Starting with the line that contains "const leafSolids = [];", copy every line through the end of the data below, exactly and with nothing added.

** Start COLLECTED DATA **

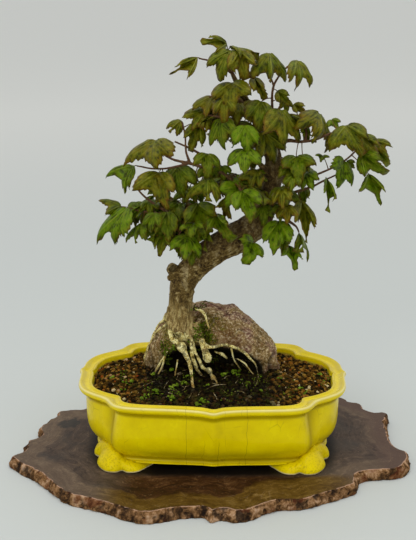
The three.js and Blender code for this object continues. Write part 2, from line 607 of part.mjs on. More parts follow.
function makeSoil(thickTree, thickStone, screens) {
  const wall = POT_INSIDE.slice(1).map(([inset, drop]) => {
    const z = POT_RIM_Z - drop;
    return [inset + 2 * GAP, Math.max(z, POT_FLOOR_Z + GAP)];
  });
  const crown = SOIL_CROWN.map(([inset, rise]) => [inset, POT_RIM_Z - POT_INSIDE[1][1] + rise]);
  const rings = [...wall.reverse(), ...crown].map(([inset, z]) => potRing(inset, z));
  return loft(rings).rotate([0, 0, POT_TURN]).subtract(thickTree).subtract(thickStone).subtract(screens);
}

// Assembly

const tree = makeTree(0);
const thickTree = makeTree(GAP);
const stone = makeStone().subtract(thickTree);
const screens = { left: makeScreen(-DRAIN_HOLE_X), right: makeScreen(DRAIN_HOLE_X) };

const thickScreens = makeScreenRoom(-DRAIN_HOLE_X).add(makeScreenRoom(DRAIN_HOLE_X));

const bonsai = new THREE.Group();
bonsai.add(piece("wood_slab", makeSlab(), walnut));
bonsai.add(piece("pot", makePot(), yellowGlaze));
for (const [side, screen] of Object.entries(screens)) {
  bonsai.add(piece(`drain_screen_${side}`, screen, darkPlastic));
}
bonsai.add(piece("soil", makeSoil(thickTree, makeStone(2 * GAP), thickScreens), darkSoil));
bonsai.add(piece("stone", stone, mauveStone));
bonsai.add(piece("tree", tree, bark));

const leafSolids = [];
const stalkRoots = [];
for (const [number, row] of LEAVES.entries()) {
  const leaf = makeLeaf(row, thickTree, leafSolids, stalkRoots);
  leafSolids.push(leaf);
  bonsai.add(piece(`leaf_${String(number + 1).padStart(2, "0")}`, leaf, leafGreen));
}

export default bonsai;
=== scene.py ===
"""Trident maple bonsai, rooted over a stone in a lobed yellow pot, on a slice of wood with its live edge.

The unit of every length is the millimetre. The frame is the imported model's: +X right, +Y away from the
front, +Z up, with the origin under the middle of the slab.
"""

import math

import bmesh
import bpy
import numpy as np
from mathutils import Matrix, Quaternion, Vector, noise
from mathutils.bvhtree import BVHTree
from mathutils.kdtree import KDTree


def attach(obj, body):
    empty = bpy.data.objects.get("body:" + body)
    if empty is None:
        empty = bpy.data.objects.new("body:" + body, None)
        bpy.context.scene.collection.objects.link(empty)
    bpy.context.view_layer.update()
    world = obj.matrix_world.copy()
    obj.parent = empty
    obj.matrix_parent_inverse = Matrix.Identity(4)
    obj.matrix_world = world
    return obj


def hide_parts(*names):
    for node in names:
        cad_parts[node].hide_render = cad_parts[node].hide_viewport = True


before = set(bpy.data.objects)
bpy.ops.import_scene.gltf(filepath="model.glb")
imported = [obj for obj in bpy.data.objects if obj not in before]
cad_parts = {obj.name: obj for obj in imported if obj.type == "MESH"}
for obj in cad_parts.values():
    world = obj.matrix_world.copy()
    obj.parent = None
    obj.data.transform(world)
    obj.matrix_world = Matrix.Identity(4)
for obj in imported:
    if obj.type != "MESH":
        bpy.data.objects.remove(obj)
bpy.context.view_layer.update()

# The camera
# It stands a little above the rim, square to the pot's front, where the photograph was taken.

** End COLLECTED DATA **

__CORRECT RESPONSE__
const leafSolids = [];
const stalkRoots = [];
for (const [number, row] of LEAVES.entries()) {
  const leaf = makeLeaf(row, thickTree, leafSolids, stalkRoots);
  leafSolids.push(leaf);
  bonsai.add(piece(`leaf_${String(number + 1).padStart(2, "0")}`, leaf, leafGreen));
}

export default bonsai;
=== scene.py ===
"""Trident maple bonsai, rooted over a stone in a lobed yellow pot, on a slice of wood with its live edge.

The unit of every length is the millimetre. The frame is the imported model's: +X right, +Y away from the
front, +Z up, with the origin under the middle of the slab.
"""

import math

import bmesh
import bpy
import numpy as np
from mathutils import Matrix, Quaternion, Vector, noise
from mathutils.bvhtree import BVHTree
from mathutils.kdtree import KDTree


def attach(obj, body):
    empty = bpy.data.objects.get("body:" + body)
    if empty is None:
        empty = bpy.data.objects.new("body:" + body, None)
        bpy.context.scene.collection.objects.link(empty)
    bpy.context.view_layer.update()
    world = obj.matrix_world.copy()
    obj.parent = empty
    obj.matrix_parent_inverse = Matrix.Identity(4)
    obj.matrix_world = world
    return obj


def hide_parts(*names):
    for node in names:
        cad_parts[node].hide_render = cad_parts[node].hide_viewport = True


before = set(bpy.data.objects)
bpy.ops.import_scene.gltf(filepath="model.glb")
imported = [obj for obj in bpy.data.objects if obj not in before]
cad_parts = {obj.name: obj for obj in imported if obj.type == "MESH"}
for obj in cad_parts.values():
    world = obj.matrix_world.copy()
    obj.parent = None
    obj.data.transform(world)
    obj.matrix_world = Matrix.Identity(4)
for obj in imported:
    if obj.type != "MESH":
        bpy.data.objects.remove(obj)
bpy.context.view_layer.update()

# The camera
# It stands a little above the rim, square to the pot's front, where the photograph was taken.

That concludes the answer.